Priorità per i pentastellati è invece la riduzione della pressione fiscale sulle imprese da legarsi all’introduzione del salario minimo.   

PROVE DI ACCORDO SUL SALARIO MINIMO -E proprio uno dei temi su cui i nuovi alleati dovrebbero trovare più facilmente un’intesa è quello del salario minimo.  Per individuare una “retribuzione giusta”– obiettivo indicato al punto 4 del programma del Governo giallorosso –  si potrà infatti partire da una base più che concreta, ossia andando ad attingere ai due disegni di legge ora in commissione Lavoro al Senato, i cui primi firmatari (per i pentastellati, il neoministro del Lavoro, Nunzia Catalfo; per il Pd, Tommaso Nannicini, ex consigliere economico dell’ex premier Matteo Renzi) testimoniano il carattere prioritario del tema. Due testi in cui non mancano punti di contatto, ma anche sostanziali divergenze. 

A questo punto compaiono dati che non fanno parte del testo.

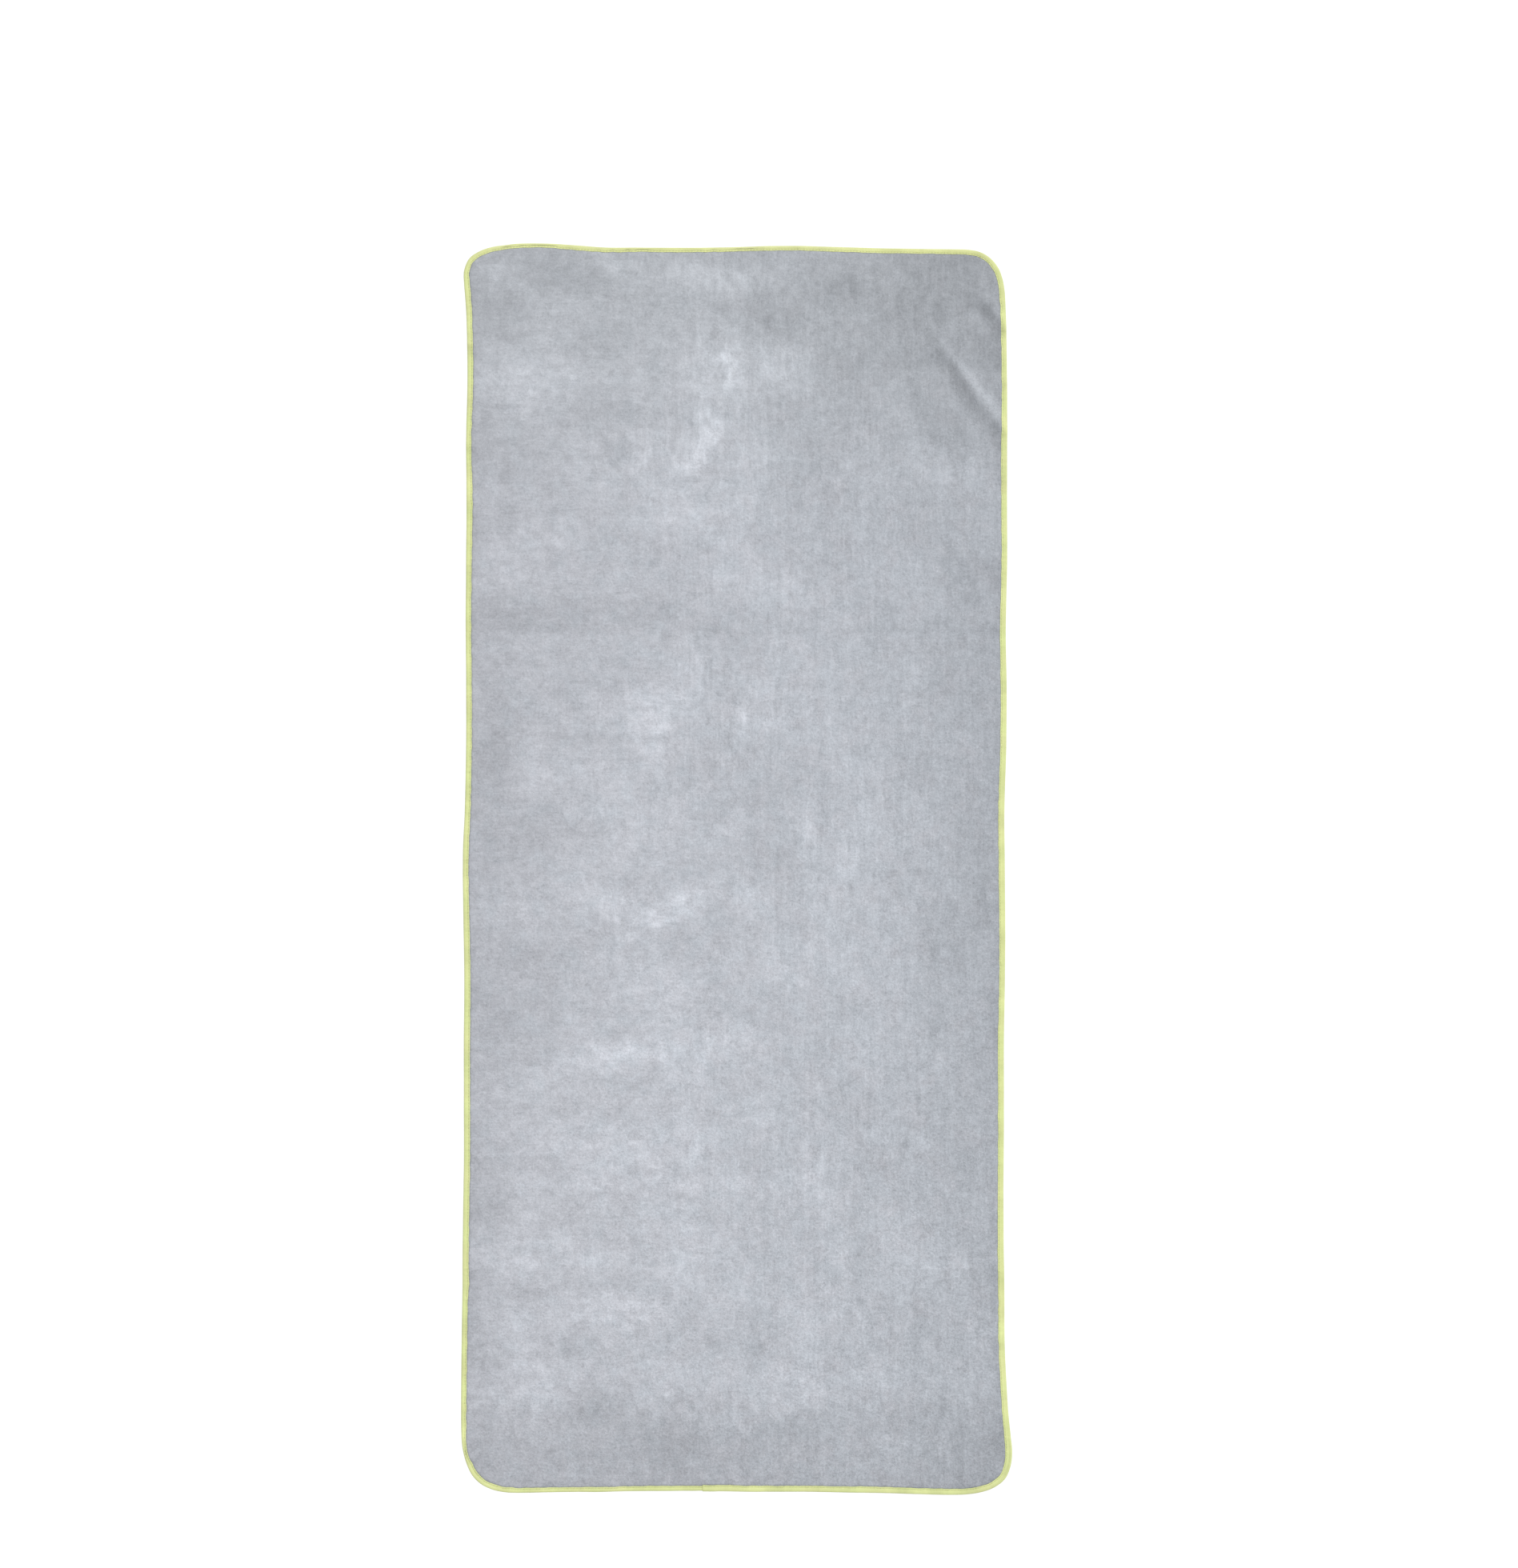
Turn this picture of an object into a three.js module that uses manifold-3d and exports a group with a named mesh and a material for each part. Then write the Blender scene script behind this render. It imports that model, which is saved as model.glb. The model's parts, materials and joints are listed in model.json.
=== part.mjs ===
// Quick dry towel, spread flat on a surface.
//
// One panel of brushed microfibre velour, cut as a long rectangle with round corners, and bound all round with a
// single length of folded tape. The tape grips the edge of the panel like a channel and is held by one row of
// lockstitch: the needle thread shows on the upper face and the bobbin thread on the lower one. The tape starts and
// ends in the middle of the foot edge. A small woven label is caught under the tape on the lower face.
//
// Frame: millimetres. X across the towel, Y along it (the head edge is at +Y), Z up. The origin is the centre of the
// towel's plan, on the surface that it lies on.
import * as THREE from "three";
import { mergeVertices } from "three/addons/utils/BufferGeometryUtils.js";
import Module from "manifold-3d";

// ---- driving dimensions ------------------------------------------------------------------------------------------
const PILE_HEIGHT = 3.0; // full thickness of the velour, both piles and the ground cloth
const CRUSHED = 1.0; // thickness of the cloth where the tape grips it
const TAPE = 0.6; // each leg of the tape: two plies of 0.3 mm, its raw edge turned in
const BINDING_WIDTH = 6.4; // finished width of the binding, seen from above: 25 mm tape folded in four
const BINDING_HEIGHT = 3.0; // over both legs
const PANEL_INSET = 0.9; // the cut edge of the cloth, measured in from the outside of the fold
const FIELD_INSET = 6.9; // where the pile stands up again, just inside the tape
const PILE_ROLL = 1.5; // how far the pile takes to reach its full height
const STITCH_LINE = 4.9; // centre of the stitching, measured in from the outside of the fold
const GROOVE_WIDTH = 0.9; // the stitches draw the tape down into a shallow groove
const GROOVE_DEPTH = 0.3;
const THREAD_WIDTH = 0.5;
const THREAD_HEIGHT = 0.22;
const LAP_GAP = 0.3; // between the two ends of the tape
const CORNER_STEP = 10; // station spacing round a corner
const SIDE_STEP = 45; // station spacing along a side
const LABEL = { y: -465, width: 30, start: 2.4, end: 42, thick: 0.2 };

// The outside of the binding as the towel lies: a rectangle of about 605 x 1395 mm whose edges wander a little, as
// the edges of a bound cloth do, and whose foot corners splay. Counter-clockwise from the ends of the tape.
const OUTLINE = [
  [-38, -696.7], [17.5, -697.5], [89, -697.7], [161, -699], [233, -701],
  [256.5, -700.4], [272, -698], [287.5, -692.5], [300.5, -682], [307, -666.5], [308.5, -650.5], [307, -635], [304, -604],
  [300.5, -536.5], [300, -469], [299, -402], [299, -335], [299.5, -267.5], [299.5, -200], [300.5, -133], [301, -66],
  [300.5, 1.5], [300, 68.5], [302, 136], [302.5, 203], [301.5, 270], [303, 337.5], [303, 404.5], [303, 472], [303, 539], [302, 606],
  [301, 637.5], [300, 650], [297.5, 662.5], [292.5, 674.5], [283.5, 685], [272, 691.5], [259, 694], [246, 694.5],
  [214.5, 695], [179, 695.5], [143, 696], [107, 697], [71.5, 698], [35.5, 698], [0, 697], [-36, 696.5], [-108, 696.5],
  [-144, 696.5], [-180, 699], [-215.5, 701],
  [-247, 700.5], [-260, 699], [-273.5, 697], [-287, 692.5], [-299, 684], [-305, 670], [-305, 655.5], [-304, 642],
  [-302.5, 615.5], [-301.5, 548], [-303, 481], [-302.5, 413.5], [-303, 346.5], [-303.5, 279], [-303, 212], [-303, 145],
  [-304, 77.5], [-306.5, 10.5], [-306, -57], [-305, -124], [-305.5, -191.5], [-305.5, -258.5], [-305.5, -326],
  [-306.5, -393], [-307, -460.5], [-308, -527.5], [-308.5, -594.5],
  [-307.5, -639.5], [-305.5, -653], [-302, -666], [-296, -678.5], [-286, -688.5], [-273.5, -694.5], [-260, -697.5], [-247, -698.5],
  [-198, -698], [-126, -697], [-90, -696.5], [-60, -696.5],
];

// ---- the edge as a path ------------------------------------------------------------------------------------------
// Walks the outline from one end of the tape to the other, in short steps round the corners and long ones on the
// sides. The sweeps below and the panel's own outline all use these same stations, so their facets stay parallel.
class EdgePath extends THREE.Curve {
  constructor(points, gap) {
    super();
    const curve = new THREE.CatmullRomCurve3(
      points.map(([x, y]) => new THREE.Vector3(x, y, 0)), true, "centripetal");
    curve.arcLengthDivisions = 4000;
    const length = curve.getLength();
    const turn = (s) => {
      const a = curve.getTangentAt(THREE.MathUtils.clamp((s - 6) / length, 0, 1));
      const b = curve.getTangentAt(THREE.MathUtils.clamp((s + 6) / length, 0, 1));
      return a.angleTo(b);
    };
    const at = [gap / 2];
    while (at[at.length - 1] < length - gap / 2) {
      const s = at[at.length - 1];
      const corner = turn(s) > 0.05 || turn(s + CORNER_STEP) > 0.05 || turn(s + 2 * CORNER_STEP) > 0.05;
      at.push(s + (corner ? CORNER_STEP : SIDE_STEP));
    }
    at[at.length - 1] = length - gap / 2;
    if (at[at.length - 1] - at[at.length - 2] < 3) at.splice(at.length - 2, 1);
    this.stations = at.map((s) => curve.getPointAt(s / length));
    this.tangents = at.map((s) => curve.getTangentAt(s / length).setZ(0).normalize());
    this.steps = at.length - 1;
  }
  getPointAt(u, target = new THREE.Vector3()) {
    return target.copy(this.stations[Math.round(u * this.steps)]);
  }
  getTangentAt(u, target = new THREE.Vector3()) {
    return target.copy(this.tangents[Math.round(u * this.steps)]);
  }
  getPoint(t, target) {
    return this.getPointAt(t, target);
  }
  // The outline moved inwards, as a closed plane shape.
  inset(distance) {
    return new THREE.Shape(
      this.stations.map((p, i) => {
        const t = this.tangents[i];
        return new THREE.Vector2(p.x - t.y * distance, p.y + t.x * distance);
      }));
  }
}
const edge = new EdgePath(OUTLINE, LAP_GAP);
const closed = new EdgePath(OUTLINE, 0);

// A section drawn as [in from the edge, height] becomes a shape for a sweep along the edge.
function sweep(section) {
  const shape = new THREE.Shape(section.map(([inward, up]) => new THREE.Vector2(-up, inward)));
  return new THREE.ExtrudeGeometry(shape, { steps: edge.steps, extrudePath: edge, bevelEnabled: false });
}

// ---- joining and cutting -----------------------------------------------------------------------------------------
const wasm = await Module();
wasm.setup();
function solid(geometry) {
  const g = geometry.clone();
  g.deleteAttribute("normal");
  g.deleteAttribute("uv");
  const merged = mergeVertices(g, 1e-4);
  return new wasm.Manifold(new wasm.Mesh({
    numProp: 3,
    vertProperties: new Float32Array(merged.attributes.position.array),
    triVerts: new Uint32Array(merged.index.array),
  }));
}
function geometryOf(manifold) {
  const mesh = manifold.getMesh(), positions = new Float32Array(mesh.numVert * 3);
  for (let i = 0; i < mesh.numVert; i++)
    positions.set(mesh.vertProperties.subarray(i * mesh.numProp, i * mesh.numProp + 3), i * 3);
  const g = new THREE.BufferGeometry();
  g.setAttribute("position", new THREE.BufferAttribute(positions, 3));
  g.setIndex(new THREE.BufferAttribute(new Uint32Array(mesh.triVerts), 1));
  g.computeVertexNormals();
  return g;
}
// A profile drawn as [x, z], extruded along Y from y0 to y1.
function bar(profile, y0, y1) {
  const g = new THREE.ExtrudeGeometry(
    new THREE.Shape(profile.map(([x, z]) => new THREE.Vector2(x, z))), { depth: y1 - y0, bevelEnabled: false });
  g.rotateX(Math.PI / 2);
  g.translate(0, y1, 0);
  return g;
}

// ---- panel -------------------------------------------------------------------------------------------------------
// A thin core that runs out into the tape, and the full pile inside it.
const core = new THREE.ExtrudeGeometry(closed.inset(PANEL_INSET), { depth: CRUSHED, bevelEnabled: false });
core.translate(0, 0, (PILE_HEIGHT - CRUSHED) / 2);
const rise = 0.9;
const field = new THREE.ExtrudeGeometry(closed.inset(FIELD_INSET + PILE_ROLL), {
  depth: PILE_HEIGHT - 2 * rise, bevelEnabled: true, bevelThickness: rise, bevelSize: PILE_ROLL, bevelSegments: 2, curveSegments: 1,
});
field.translate(0, 0, rise);

// The label lies in a shallow bed in the lower pile, and its end goes up between the cloth and the lower leg of the tape.
const labelEdge = -307;
const low = 0.05, high = 0.68;
const label = bar([
  [labelEdge + LABEL.start, high], [labelEdge + 6.8, high], [labelEdge + 9.4, low], [labelEdge + LABEL.end, low],
  [labelEdge + LABEL.end, low + LABEL.thick], [labelEdge + 9.5, low + LABEL.thick],
  [labelEdge + 6.9, high + LABEL.thick], [labelEdge + LABEL.start, high + LABEL.thick],
], LABEL.y - LABEL.width / 2, LABEL.y + LABEL.width / 2);
const bed = bar([
  [labelEdge + 5.9, -1], [labelEdge + LABEL.end + 0.4, -1], [labelEdge + LABEL.end + 0.4, 0.4],
  [labelEdge + 9.8, 0.4], [labelEdge + 7.3, 0.97], [labelEdge + 5.9, 0.97],
], LABEL.y - LABEL.width / 2 - 0.4, LABEL.y + LABEL.width / 2 + 0.4);
const panel = geometryOf(solid(core).add(solid(field)).subtract(solid(bed)));

// ---- binding -----------------------------------------------------------------------------------------------------
// A channel, its outside rounded where the tape folds over the edge, with a groove for the stitches in each leg.
const g0 = STITCH_LINE - GROOVE_WIDTH / 2, g1 = STITCH_LINE + GROOVE_WIDTH / 2, top = BINDING_HEIGHT;
const binding = sweep([
  [BINDING_WIDTH, 0.12], [BINDING_WIDTH, TAPE], [TAPE + 0.3, TAPE], [TAPE, TAPE + 0.3],
  [TAPE, top - TAPE - 0.3], [TAPE + 0.3, top - TAPE], [BINDING_WIDTH, top - TAPE], [BINDING_WIDTH, top - 0.12],
  [BINDING_WIDTH - 0.3, top], [g1, top], [g1, top - GROOVE_DEPTH], [g0, top - GROOVE_DEPTH], [g0, top],
  [1.3, top], [0.35, top - 0.55], [0, top / 2], [0.35, 0.55], [1.3, 0],
  [g0, 0], [g0, GROOVE_DEPTH], [g1, GROOVE_DEPTH], [g1, 0], [BINDING_WIDTH - 0.3, 0],
].reverse());

// ---- stitching ---------------------------------------------------------------------------------------------------
const t0 = STITCH_LINE - THREAD_WIDTH / 2, t1 = STITCH_LINE + THREAD_WIDTH / 2, clear = 0.04;
const thread = (z) => sweep([[t0, z], [t0, z + THREAD_HEIGHT], [t1, z + THREAD_HEIGHT], [t1, z]]);
const needle = thread(top - clear - THREAD_HEIGHT);
const bobbin = thread(clear);

// ---- assembly ----------------------------------------------------------------------------------------------------
const towel = new THREE.Group();
function piece(name, geometry, color, roughness) {
  const mesh = new THREE.Mesh(geometry, new THREE.MeshStandardMaterial({ color, roughness, metalness: 0 }));
  mesh.name = name;
  towel.add(mesh);
}
piece("towel_panel", panel, 0xb8bcc3, 0.95);
piece("edge_binding", binding, 0xd8df9f, 0.8);
piece("needle_thread", needle, 0xcdd58a, 0.6);
piece("bobbin_thread", bobbin, 0xcdd58a, 0.6);
piece("care_label", label, 0xf2f2ee, 0.5);

export default towel;
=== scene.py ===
import json
import math

import bpy
import numpy as np
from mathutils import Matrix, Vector
from mathutils.geometry import delaunay_2d_cdt
from mathutils.kdtree import KDTree

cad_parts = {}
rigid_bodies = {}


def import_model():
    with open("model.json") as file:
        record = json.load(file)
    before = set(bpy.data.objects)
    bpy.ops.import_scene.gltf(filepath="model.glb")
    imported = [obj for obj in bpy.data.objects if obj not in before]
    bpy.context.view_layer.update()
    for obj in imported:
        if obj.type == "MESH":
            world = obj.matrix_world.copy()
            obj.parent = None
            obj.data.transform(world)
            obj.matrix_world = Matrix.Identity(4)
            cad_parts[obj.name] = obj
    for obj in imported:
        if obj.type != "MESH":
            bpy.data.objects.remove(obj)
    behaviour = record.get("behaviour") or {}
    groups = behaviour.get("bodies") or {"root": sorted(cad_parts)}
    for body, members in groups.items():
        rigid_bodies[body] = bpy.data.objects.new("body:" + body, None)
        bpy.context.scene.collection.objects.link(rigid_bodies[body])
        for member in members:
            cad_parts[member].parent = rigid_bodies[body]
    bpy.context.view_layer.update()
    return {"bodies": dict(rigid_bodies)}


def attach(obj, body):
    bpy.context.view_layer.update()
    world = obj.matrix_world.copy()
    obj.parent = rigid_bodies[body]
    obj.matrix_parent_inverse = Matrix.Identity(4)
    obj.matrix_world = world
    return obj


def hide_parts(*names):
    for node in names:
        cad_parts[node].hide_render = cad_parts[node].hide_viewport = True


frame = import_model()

# A quick dry towel of brushed microfibre velour, laid flat. All the numbers below are millimetres in the row frame,
# and meshes are scaled to metres when they are made. The towel is described in edge coordinates: s runs along the
# outside of the binding, counter-clockwise from the lap in the foot edge, d is how far in from it a point is, and z is
# the height from the middle of the cloth, which is MID above whatever it rests on.

MM = 0.001
MID = 1.5

# ---- the edge ----------------------------------------------------------------------------------------------------
OUTLINE = np.array([
    [-38, -696.7], [17.5, -697.5], [89, -697.7], [161, -699], [233, -701],
    [256.5, -700.4], [272, -698], [287.5, -692.5], [300.5, -682], [307, -666.5], [308.5, -650.5], [307, -635],
    [304, -604], [300.5, -536.5], [300, -469], [299, -402], [299, -335], [299.5, -267.5], [299.5, -200],
    [300.5, -133], [301, -66], [300.5, 1.5], [300, 68.5], [302, 136], [302.5, 203], [301.5, 270], [303, 337.5],
    [303, 404.5], [303, 472], [303, 539], [302, 606],
    [301, 637.5], [300, 650], [297.5, 662.5], [292.5, 674.5], [283.5, 685], [272, 691.5], [259, 694], [246, 694.5],
    [214.5, 695], [179, 695.5], [143, 696], [107, 697], [71.5, 698], [35.5, 698], [0, 697], [-36, 696.5],
    [-108, 696.5], [-144, 696.5], [-180, 699], [-215.5, 701],
    [-247, 700.5], [-260, 699], [-273.5, 697], [-287, 692.5], [-299, 684], [-305, 670], [-305, 655.5], [-304, 642],
    [-302.5, 615.5], [-301.5, 548], [-303, 481], [-302.5, 413.5], [-303, 346.5], [-303.5, 279], [-303, 212],
    [-303, 145], [-304, 77.5], [-306.5, 10.5], [-306, -57], [-305, -124], [-305.5, -191.5], [-305.5, -258.5],
    [-305.5, -326], [-306.5, -393], [-307, -460.5], [-308, -527.5], [-308.5, -594.5],
    [-307.5, -639.5], [-305.5, -653], [-302, -666], [-296, -678.5], [-286, -688.5], [-273.5, -694.5],
    [-260, -697.5], [-247, -698.5], [-198, -698], [-126, -697], [-90, -696.5], [-60, -696.5],
], float)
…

Nel dettaglio, il Ddl dei 5 Stelle fissa, infatti, l’asticella a 9 euro all’ora “al lordo degli oneri contributivi e previdenziali”. Mentre in casa Pd non si menzionano importi, ma si rende vincolanti i contratti collettivi siglati dalle associazioni più rappresentative (anche se inferiori a 9 euro). Affidandosi, per le sole materie scoperte, a un “salario minimo di garanzia”, che sarà fissato entro 18 mesi da una commissione di tecnici incardinata presso il Cnel.

L’obiettivo comune a entrambi è arginare il fenomeno dei working poor, che lavorano “in regola” ma hanno redditi sotto la soglia di povertà. Secondo Eurostat (2018), in Italia l’11,7% dei dipendenti ha un salario inferiore ai minimi contrattuali, contro una media Ue del 9,6 per cento.